Guardsman still seeking re-up bonus due last June

Kelly Kennedy, Army Times
December 13, 2005

After re-enlisting during his second tour in Iraq but not receiving a promised $15,000 re-up bonus, Sgt. 1st Class Carl Latson says he won’t re-enlist ever again.
In January, the Spanaway, Wash., soldier signed a six-year contract that was supposed to get him a $15,000 bonus — tax-free, since he signed up in the war zone.

But when his 13th year of service ended in March, the check never made it to the bank.

Latson’s contract contains the $15,000 bonus, but the Army said the bonus was for regular active-duty soldiers only. Latson is in the Active Guard and Reserve, so his bonus should have come through a program that yields up to $60,000 in re-enlistment bonuses.

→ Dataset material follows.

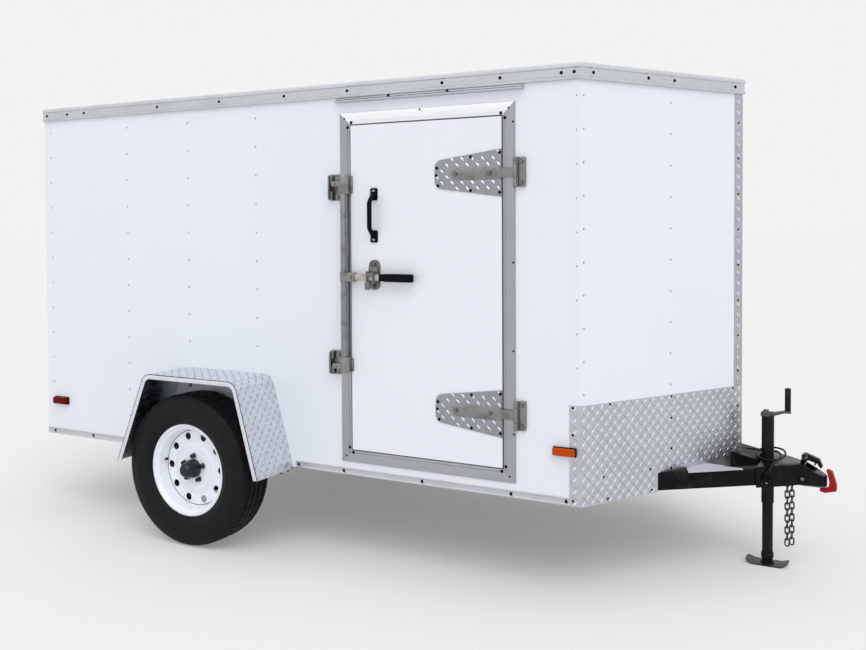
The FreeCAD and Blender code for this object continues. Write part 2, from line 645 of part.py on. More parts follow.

Last month, after hearing there had been a mistake, Latson hired a lawyer. Sen. Patty Murray,D-Wash., and another member of Congress got involved. Then, the Defense Department announced it was rushing through a change in its bonus policy to allow Guard members who are on full-time active duty to be eligible for re-enlistment bonuses while in a war zone, just like other troops.

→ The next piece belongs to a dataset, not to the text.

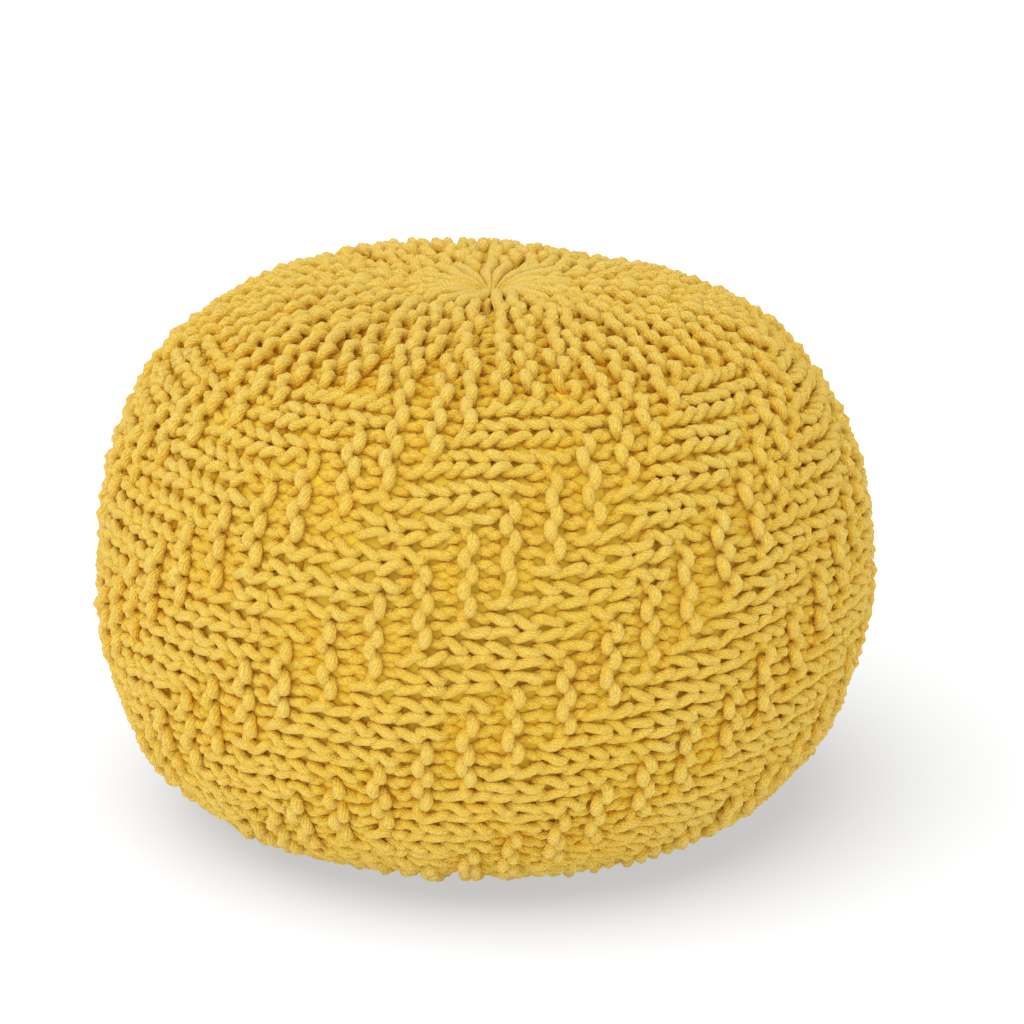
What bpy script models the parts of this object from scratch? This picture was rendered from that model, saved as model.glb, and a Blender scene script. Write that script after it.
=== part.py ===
"""Round knitted pouf: a sideways-knitted cotton cord cover over a filled round bag.

Metres, +Z up. The origin is the middle of the flat underside, and -Y is the front.
An arc is a length along the outline, from the gather on top down to the middle of the foot.
An angle is 0 at the front and grows towards +X.
"""

import math
from bisect import bisect

import bmesh
import bpy
from mathutils import Vector

# Outer reach of the cord
DIAMETER = 0.50165
HEIGHT = 0.34925
WIDEST_HEIGHT = 0.1498

# Outline from the widest line: reach = radius * cos(t) ** reach_power and
# rise = height of that half * sin(t) ** rise_power, with t from 0 to a right angle
CROWN = {"reach_power": 0.534, "rise_power": 0.903}
UNDERSIDE = {"reach_power": 0.357, "rise_power": 1.149}
OUTLINE_STEPS = 300
STEP_CROWDING = 3.0
FOOT_PRESS = 0.0015
GATHER_DIMPLE = 0.004
DIMPLE_WIDTH = 0.035
GATHER_SHIFT = 0.006
SHIFT_WIDTH = 0.090
NORMAL_SPAN = 0.002

# The knitting: rows run from pole to pole, so wales run level around the pouf
GORES = 9
GORE_RIDGES = 6
FIRST_RIDGE_ANGLE = math.radians(4.6)
WALES = 31
FIRST_WALE_ARC = 0.059
SIDE_WALE_PITCH = 0.01825
CAP_WALE_PITCH = 0.022
CROWN_EASE = {"last_wale": 14.0, "wales": 9.0}
FOOT_EASE = {"first_wale": 23.5, "wales": 2.0}
CAP_WALES = 6
PATTERN_WALES = 6
RIDGE_WALES = 3
# Short rows: how many ridges of a gore reach each wale, counted from either pole
SHORT_ROW_RIDGES = (3, 4, 4, 5)
EDGE_RIDGES = 2

# Depths below the outer reach
FIELD_INSET = 0.0035
GROOVE_INSET = 0.007
EDGE_GROOVE_INSET = 0.003
COVER_DEPTH = 0.014
BAG_GAP = 0.0004

# The gathered ends
EYE_RADIUS = 0.007
EDGE_ARC = 0.030
FOOT_DISC_RADIUS = 0.030

# Plain inner surfaces
LINING_COLUMNS = 36
LINING_RINGS = 18

SHARP_ANGLE = math.radians(60)
GORE_ANGLE = 2 * math.pi / GORES
FIRST_GORE_ANGLE = FIRST_RIDGE_ANGLE - GORE_ANGLE / GORE_RIDGES / 2


def linear_colour(hex_code):
    """Linear RGBA of an sRGB hex colour."""
    channels = [int(hex_code[i:i + 2], 16) / 255 for i in (0, 2, 4)]
    linear = [c / 12.92 if c <= 0.04045 else ((c + 0.055) / 1.055) ** 2.4 for c in channels]
    return (*linear, 1.0)


def plain_material(name, hex_code, roughness):
    material = bpy.data.materials.new(name)
    material.use_nodes = True
    shader = material.node_tree.nodes["Principled BSDF"]
    shader.inputs["Base Color"].default_value = linear_colour(hex_code)
    shader.inputs["Roughness"].default_value = roughness
    shader.inputs["Metallic"].default_value = 0.0
    material.diffuse_color = linear_colour(hex_code)
    return material


def ease(share):
    """0 to 1 with a soft start and end."""
    share = min(max(share, 0.0), 1.0)
    return share * share * (3 - 2 * share)


def half_outline(powers, rise):
    """(reach, height over the widest line) from the pole to the widest line."""
    half = []
    for step in range(OUTLINE_STEPS + 1):
        turn = math.pi / 2 * (1 - (step / OUTLINE_STEPS) ** STEP_CROWDING)
        reach = DIAMETER / 2 * max(math.cos(turn), 0.0) ** powers["reach_power"]
        half.append((reach, rise * math.sin(turn) ** powers["rise_power"]))
    return half


def whole_outline():
    """Rows of (arc, reach, height), from the gather on top to the middle of the foot."""
    upper = [(reach, WIDEST_HEIGHT + rise - GATHER_DIMPLE * math.exp(-((reach / DIMPLE_WIDTH) ** 2)))
             for reach, rise in half_outline(CROWN, HEIGHT - WIDEST_HEIGHT)]
    lower = [(reach, max(WIDEST_HEIGHT - fall - FOOT_PRESS, 0.0))
             for reach, fall in half_outline(UNDERSIDE, WIDEST_HEIGHT)]
    rows = [(0.0, *upper[0])]
    for reach, height in upper[1:] + lower[-2::-1]:
        arc, last_reach, last_height = rows[-1]
        rows.append((arc + math.hypot(reach - last_reach, height - last_height), reach, height))
    return rows


OUTLINE = whole_outline()
OUTLINE_ARCS = [row[0] for row in OUTLINE]
WHOLE_ARC = OUTLINE_ARCS[-1]


def outline_at(arc):
    """(reach, height) of the outer reach at that arc."""
    index = min(max(bisect(OUTLINE_ARCS, arc), 1), len(OUTLINE) - 1)
    low, high = OUTLINE[index - 1], OUTLINE[index]
    share = min(max((arc - low[0]) / (high[0] - low[0]), 0.0), 1.0)
    return tuple(a + (b - a) * share for a, b in zip(low[1:], high[1:]))


def point_on_pouf(arc, angle, inset):
    """The point that far below the outer reach, square to it."""
    reach, height = outline_at(arc)
    before, after = outline_at(arc - NORMAL_SPAN), outline_at(arc + NORMAL_SPAN)
    along = Vector((after[0] - before[0], after[1] - before[1])).normalized()
    reach += inset * along.y
    height -= inset * along.x
    shift = GATHER_SHIFT * math.exp(-((reach / SHIFT_WIDTH) ** 2))
    return Vector((reach * math.sin(angle) + shift, -reach * math.cos(angle), height))


def wale_arcs():
    """The arc of each wale's middle; the wales are looser on the crown and under the foot."""
    arcs = [FIRST_WALE_ARC]
    for wale in range(WALES - 1):
        between = wale + 0.5
        loose = max(ease((CROWN_EASE["last_wale"] - between) / CROWN_EASE["wales"]),
                    ease((between - FOOT_EASE["first_wale"]) / FOOT_EASE["wales"]))
        arcs.append(arcs[-1] + SIDE_WALE_PITCH + (CAP_WALE_PITCH - SIDE_WALE_PITCH) * loose)
    return arcs


def ridges_in_gore(wale):
    """How many of a gore's ridges reach this wale."""
    from_pole = min(wale, WALES - 1 - wale)
    return SHORT_ROW_RIDGES[from_pole] if from_pole < len(SHORT_ROW_RIDGES) else GORE_RIDGES


def ridge_stands(wale, ridge):
    """True where a ridge stands proud: all over the caps, and in steps of three wales between."""
    in_cap = min(wale, WALES - 1 - wale) < CAP_WALES
    return in_cap or (wale + ridge) % PATTERN_WALES >= PATTERN_WALES - RIDGE_WALES


def knit_ring(wale):
    """(angle, inset) of one wale: by turns the groove before a ridge, and its crest."""
    count = ridges_in_gore(wale)
    ring = []
    for gore in range(GORES):
        for ridge in range(count):
            here, before = ridge_stands(wale, ridge), ridge_stands(wale, ridge - 1)
            ridge_share = (here + before) / 2
            groove = FIELD_INSET + (GROOVE_INSET - FIELD_INSET) * ridge_share
            start = FIRST_GORE_ANGLE + GORE_ANGLE * (gore + ridge / count)
            ring.append((start, groove))
            ring.append((start + GORE_ANGLE / count / 2, 0.0 if here else FIELD_INSET))
    return ring


def edge_ring(groove_inset):
    """(angle, inset) where only the full rows reach the gather."""
    columns = GORES * EDGE_RIDGES * 2
    return [(FIRST_GORE_ANGLE + 2 * math.pi * i / columns, 0.0 if i % 2 else groove_inset)
            for i in range(columns)]


def plain_ring(inset):
    return [(FIRST_GORE_ANGLE + 2 * math.pi * i / LINING_COLUMNS, inset)
            for i in range(LINING_COLUMNS)]


def add_ring(mesh, arc, ring):
    """The ring's vertices as (angle, vertex), with the first repeated a full turn on."""
    placed = [(angle, mesh.verts.new(point_on_pouf(arc, angle, inset))) for angle, inset in ring]
    return placed + [(placed[0][0] + 2 * math.pi, placed[0][1])]


def join_rings(mesh, upper, lower):
    """Triangles between two rings, which may have different counts."""
    a, b = 0, 0
    while a < len(upper) - 1 or b < len(lower) - 1:
        upper_next = upper[a + 1][0] if a < len(upper) - 1 else math.inf
        lower_next = lower[b + 1][0] if b < len(lower) - 1 else math.inf
        if upper_next <= lower_next:
            mesh.faces.new((upper[a][1], lower[b][1], upper[a + 1][1]))
            a += 1
        else:
            mesh.faces.new((upper[a][1], lower[b][1], lower[b + 1][1]))
            b += 1


def join_all(mesh, rings):
    for upper, lower in zip(rings, rings[1:]):
        join_rings(mesh, upper, lower)


def close_ring(mesh, ring):
    """A flat face across a ring."""
    mesh.faces.new([vertex for _, vertex in ring[:-1]])


def lining_rings(mesh, inset):
    """Plain rings from the eye down to the foot's disc."""
    span = WHOLE_ARC - FOOT_DISC_RADIUS - EYE_RADIUS
    arcs = [EYE_RADIUS + span * i / (LINING_RINGS - 1) for i in range(LINING_RINGS)]
    return [add_ring(mesh, arc, plain_ring(inset)) for arc in arcs]


def finished_object(name, mesh, material, parent):
    bmesh.ops.recalc_face_normals(mesh, faces=mesh.faces)
    data = bpy.data.meshes.new(name)
    mesh.to_mesh(data)
    mesh.free()
    data.shade_smooth()
    data.set_sharp_from_angle(angle=SHARP_ANGLE)
    data.materials.append(material)
    piece = bpy.data.objects.new(name, data)
    bpy.context.scene.collection.objects.link(piece)
    piece.parent = parent
    return piece


def build_knitted_cover(parent):
    """The knitted shell: ridges and fields outside, plain inside, open only at the gather's eye."""
    mesh = bmesh.new()
    outside = [add_ring(mesh, EYE_RADIUS, edge_ring(0.0)),
               add_ring(mesh, EDGE_ARC, edge_ring(EDGE_GROOVE_INSET))]
    outside += [add_ring(mesh, arc, knit_ring(wale)) for wale, arc in enumerate(wale_arcs())]
    outside.append(add_ring(mesh, WHOLE_ARC - FOOT_DISC_RADIUS, edge_ring(0.0)))
    join_all(mesh, outside)
    close_ring(mesh, outside[-1])
    inside = lining_rings(mesh, COVER_DEPTH)
    join_all(mesh, inside)
    close_ring(mesh, inside[-1])
    join_rings(mesh, outside[0], inside[0])
    cord = plain_material("cotton_cord", "D9A93C", 0.9)
    return finished_object("knitted_cover", mesh, cord, parent)


def build_inner_bag(parent):
    """The filled bag, one solid with a crown, that fits the cover all round."""
    mesh = bmesh.new()
    rings = lining_rings(mesh, COVER_DEPTH + BAG_GAP)
    join_all(mesh, rings)
    close_ring(mesh, rings[0])
    close_ring(mesh, rings[-1])
    cloth = plain_material("bag_cloth", "EBD232", 0.8)
    return finished_object("inner_bag", mesh, cloth, parent)


def main():
    for old in list(bpy.data.objects):
        bpy.data.objects.remove(old, do_unlink=True)
    pouf = bpy.data.objects.new("knitted_pouf", None)
    bpy.context.scene.collection.objects.link(pouf)
    build_knitted_cover(pouf)
    build_inner_bag(pouf)


main()
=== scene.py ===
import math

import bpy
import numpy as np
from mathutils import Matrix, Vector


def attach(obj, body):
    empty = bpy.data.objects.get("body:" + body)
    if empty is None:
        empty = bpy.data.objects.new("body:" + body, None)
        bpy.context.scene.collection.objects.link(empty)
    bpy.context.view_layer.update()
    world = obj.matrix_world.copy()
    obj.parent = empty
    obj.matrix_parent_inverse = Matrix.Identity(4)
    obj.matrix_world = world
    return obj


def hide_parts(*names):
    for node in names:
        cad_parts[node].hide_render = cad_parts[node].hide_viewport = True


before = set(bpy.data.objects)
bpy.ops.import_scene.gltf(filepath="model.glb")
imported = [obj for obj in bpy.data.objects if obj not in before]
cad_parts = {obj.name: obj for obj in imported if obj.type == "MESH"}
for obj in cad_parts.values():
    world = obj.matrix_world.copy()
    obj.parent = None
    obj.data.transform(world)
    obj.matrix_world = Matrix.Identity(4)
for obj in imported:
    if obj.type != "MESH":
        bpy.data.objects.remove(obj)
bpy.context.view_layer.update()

# Round knitted pouf. Every stitch of the cover is a real loop of cord, and the filled bag
# shows between the stitches. Metres throughout, and a place on the pouf is given by:
#   arc     the length along the outline, from the gather on top to the middle of the foot
#   along   the same way counted in wales, the level lines of stitches
#   angle   0 at the front, growing towards +X
#   inset   the depth below the outer reach of the cord
#   pole    the shorter of the arcs to the two ends, the gather on top and the middle below

MM = 0.001

# ------------------------------------------------------------------ form, as in the solids
DIAMETER = 0.50165
HEIGHT = 0.34925
WIDEST_HEIGHT = 0.1498
CROWN = {"reach_power": 0.534, "rise_power": 0.903}
UNDERSIDE = {"reach_power": 0.357, "rise_power": 1.149}
OUTLINE_STEPS = 300
STEP_CROWDING = 3.0
FOOT_PRESS = 0.0015
GATHER_DIMPLE = 0.004
DIMPLE_WIDTH = 0.035
GATHER_SHIFT = 0.006
SHIFT_WIDTH = 0.090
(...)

“I feel like they threw up a smoke screen,” Latson said. “I had a congressman and my brigade commander calling me saying we are getting our bonus. [But] when I asked when, it was, ‘I will get back to you,’ or, ‘We don’t know how to pay it.’.”

Latson’s lawyer, Mark Clausen of Seattle, said no one has given him a date for the bonus, which should have been paid in June, nor has he been told whether the Army will pay Latson’s lawyer fees.

On Nov. 18, Clausen received a letter from Col. Michael P. McCaffree, Latson’s commander at headquarters, 81st Brigade Combat Team in Tacoma, Wash.

“While we don’t yet have the specific instructions to process payment of the bonus due to SFC Latson, I am assured there will be no delay in carrying out the intent of this policy change,” the letter says.

Latson said some soldiers in his unit immediately received their re-up bonuses when they returned from Iraq, but others, including some under his command, are still waiting. He knows 10 other Guard soldiers who also did not get their bonuses; as many as 1,500 soldiers may have been affected by a policy that denied re-up money to members of the Active Guard and Reserve.

Latson said he gets e-mails and phone calls from those soldiers asking him to find out when they are going to receive their bonuses. He said some are facing financial hardship because of the late bonus.

“We should not have to fight, but I will for the future of these soldiers,” Latson said. “Like I have told my attorney, I want to go ahead with filing the lawsuit, and if I don’t get anything out of it, and I have to pay my attorney fees on my own, at least the soldiers get their bonuses.”

But now he wants to make sure they get the right bonus. In Hall’s letter to Murray, he stated that the AGR soldiers may be entitled to bigger bonuses.

“We did not, as reported, issue a directive ordering the Army National Guard to cease payments of bonuses to the AGR personnel,” Hall states in the letter. “What we did was point out to the Army National Guard that these bonuses were being paid under the wrong authority (Section 308b of Title 37), which is for Selected (drilling) Reservists.”

The letter states that using the active-duty bonus for AGR soldiers allows AGRs “a substantial advantage by authorizing bonuses up to $60,000 with more flexibility of service commitments.”